A lot goes into creating a level playing field

When the New England Patriots and Philadelphia Eagles battle in Super Bowl XXXIX in Jacksonville, Fla., this Sunday, they will have the pleasure of chasing and pummeling each other on the most meticulously nurtured turf in the world.

Every day since it was installed, an all-star crew of 25 groundskeepers from the National Football League, Major League Baseball, and Japan has tended the field with as much care as a coterie of nurses gives an aristocratic infant in an incubator. The slightest discoloration has been patched with pregerminated rye grass and fertilizer.

"The Super Bowl sod is designed to be both durable and look good to the millions of people watching the game," says George Toma, the NFL's turf consultant.

That is another way of saying the league wants its Super Bowl field to look like the front lawn of one of Jacksonville's posh oceanside estates.

Since the inaugural Super Bowl in 1967, Mr. Toma has been the man behind ensuring that NFL's premier event is played on a field as green as a freshly minted dollar bill. The grass - a hybrid Bermuda grass sod overseeded with an exclusive bluegrass/ryegrass mix - started growing a year and a half ago in southern Georgia, Toma says, and is cultivated to be strong enough to stand up to the 60 minutes of wear and tear from NFL behemoths.

Last month, nearly 100,000 square feet of the pampered sod was delivered in refrigerated trucks to Jacksonville's Alltel Stadium.

"About 10 acres of the sod is grown and we use the best of the crop while the remaining sod is 'on the bench' if we need it," Toma says. The groundskeeping crew installed it in three days.

Although the NFL has its own financial arrangement with the grower, West Coast Turf, in Palm Springs, Calif., a company spokesperson says the retail value of the grass is about $100,000.

"To showcase a great field, you have to get good sod," says Toma, whom Sports Illustrated called the "Nitty Gritty Dirt Man" because of his magic touch in producing championship playing fields. "In the early days we seeded, but since Super Bowl III, we have used sod."

The sod is laid using long patches that are 30 feet by 48 inches and 1-1/2 inches thick. Currently, Princess 77 is the sod of favor and has been used for the last three Super Bowls.

An artificial comeback

Toma, whose consulting with universities and professional stadiums keeps him away from home most of the year, says natural turf started to make a comeback in the early 1990s, after "Astroturf" became controversial due to players complaining of increased injuries.

Now, a new brand of artificial turf is gaining favor in cities with cold weather or indoor stadiums. The "infill" turf uses polyethylene grass blades woven in an ersatz soil made up of a mixture of rubber pellets.
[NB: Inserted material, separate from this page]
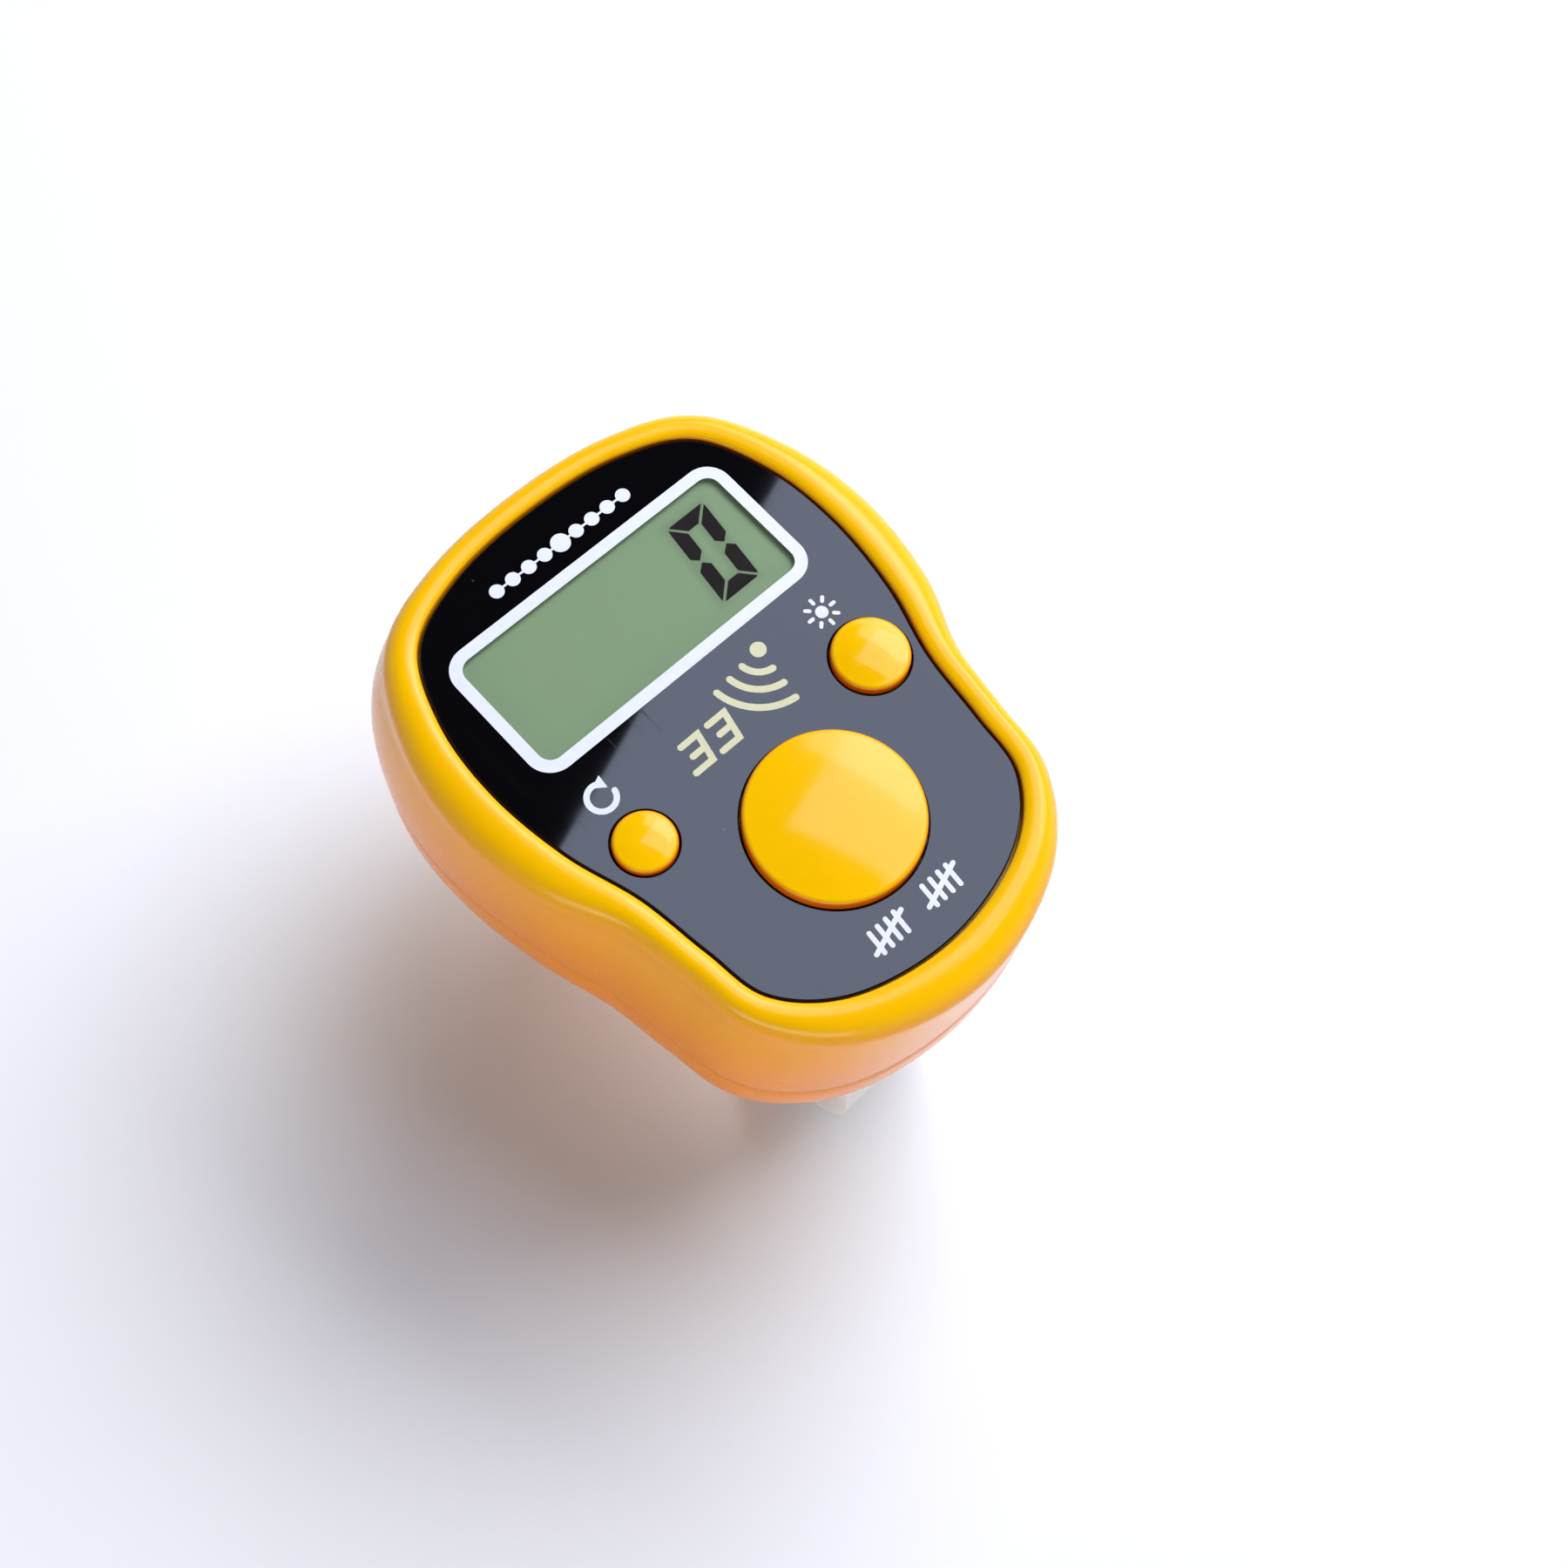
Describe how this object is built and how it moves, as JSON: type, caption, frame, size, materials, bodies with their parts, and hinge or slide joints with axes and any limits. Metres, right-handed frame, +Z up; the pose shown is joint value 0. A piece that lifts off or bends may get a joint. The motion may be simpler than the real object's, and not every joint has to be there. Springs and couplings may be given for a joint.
{
  "type": "digital finger tally counter",
  "caption": "Small electronic tally counter worn on a finger: moulded case with a display, press buttons and a hinged finger band underneath.",
  "frame": {"origin": "middle of the flat underside of the finger band, which the counter stands on", "axes": "+X along the finger, to the right of the display; +Y towards the display end; +Z up, out of the face"},
  "size_m": [0.0338, 0.0422, 0.0345],
  "materials": {
    "amber_case": "moulded gloss",
    "amber_button": "moulded gloss",
    "black_plate": "polished",
    "clear_pane": "polished",
    "display_glass": "polished",
    "display_film": "satin film",
    "white_moulding": "moulded matte",
    "black_moulding": "moulded matte",
    "conductive_rubber": "matt",
    "board_laminate": "solder mask",
    "dark_resin": "cast resin",
    "ceramic": "fired ceramic",
    "bright_steel": "bright",
    "spring_brass": "bright",
    "red_lead": "insulated",
    "black_lead": "insulated",
    "clear_band": "milky and soft"
  },
  "bodies": {
    "case": {"top_shell": "amber_case", "back_cover": "amber_case", "face_plate": "black_plate", "display_window": "clear_pane", "lcd_front_polariser": "display_film", "lcd_front_glass": "display_glass", "lcd_rear_glass": "display_glass", "lcd_rear_polariser": "display_film", "backlight_diffuser": "white_moulding", "lcd_holder": "white_moulding", "zebra_strip": "conductive_rubber", "circuit_board": "board_laminate", "chip_blob": "dark_resin", "resistor_1": "dark_resin", "resistor_2": "dark_resin", "capacitor_1": "ceramic", "capacitor_2": "ceramic", "backlight_led_left": "white_moulding", "backlight_led_right": "white_moulding", "sounder_transistor": "dark_resin", "cell_left": "bright_steel", "cell_right": "bright_steel", "cell_bridge_contact": "spring_brass", "negative_contact": "spring_brass", "positive_contact": "spring_brass", "sounder_disc": "spring_brass", "sounder_ceramic": "ceramic", "sounder_wire_ceramic": "red_lead", "sounder_wire_rim": "black_lead", "band_pin": "bright_steel", "count_switch_base": "black_moulding", "count_switch_cover": "bright_steel", "count_switch_dome": "bright_steel", "reset_switch_base": "black_moulding", "reset_switch_cover": "bright_steel", "reset_switch_dome": "bright_steel", "light_switch_base": "black_moulding", "light_switch_cover": "bright_steel", "light_switch_dome": "bright_steel", "case_screw_1": "bright_steel", "case_screw_2": "bright_steel", "case_screw_3": "bright_steel", "case_screw_4": "bright_steel"},
    "count_key": {"count_button": "amber_button", "count_plunger": "white_moulding"},
    "reset_key": {"reset_button": "amber_button", "reset_plunger": "white_moulding"},
    "light_key": {"light_button": "amber_button", "light_plunger": "white_moulding"},
    "band": {"finger_band": "clear_band"}
  },
  "joints": [
    {"name": "count_press", "type": "slide", "parent": "case", "child": "count_key", "axis": [0, 0, -1], "range_m": [0, 0.0006], "stiffness_N_per_m": 1500, "springref_m": -0.0004, "deforming": ["count_switch_dome"]},
    {"name": "reset_press", "type": "slide", "parent": "case", "child": "reset_key", "axis": [0, 0, -1], "range_m": [0, 0.0005], "stiffness_N_per_m": 1500, "springref_m": -0.0004, "deforming": ["reset_switch_dome"]},
    {"name": "light_press", "type": "slide", "parent": "case", "child": "light_key", "axis": [0, 0, -1], "range_m": [0, 0.0005], "stiffness_N_per_m": 1500, "springref_m": -0.0004, "deforming": ["light_switch_dome"]},
    {"name": "band_hinge", "type": "hinge", "parent": "case", "child": "band", "pos_m": [0, -0.01525, 0.0182], "axis": [-1, 0, 0], "range_deg": [0, 60]}
  ]
}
Although Toma believes the new turf provides a good playing surface, he says there has been some criticism over installation and maintenance.

Nevertheless, more football teams may switch to artificial surfaces, especially if their natural grass fields need to be resodded two or three times a year. But Toma insists a good field can make it all the way through a season.

"The problem," he says, "is the sod. If you put bad sod down you'll eventually have to replace it before the season is over." To this, he adds one of his famous mantras: "A bad field is the cheapest advertisement for artificial turf."

The annual cost of maintaining a football field is about $100,000, says Ed Mangan, field director of the Atlanta Braves and NFL special projects, who is also overseeing the preparation for the Super Bowl field.

The best fields

While the Super Bowl sod is the finest playing turf, members of the National Football League Players Association ranked the infill FieldTurf surface at Seahawks Stadium in Seattle higher than most of the league's 20 grass fields. Only natural-turf fields for Tampa Bay and Arizona ranked higher.

Baseball players, according to a recent Sports Illustrated survey, ranked Dodger Stadium in Los Angeles, with natural turf, the best playing field in that sport.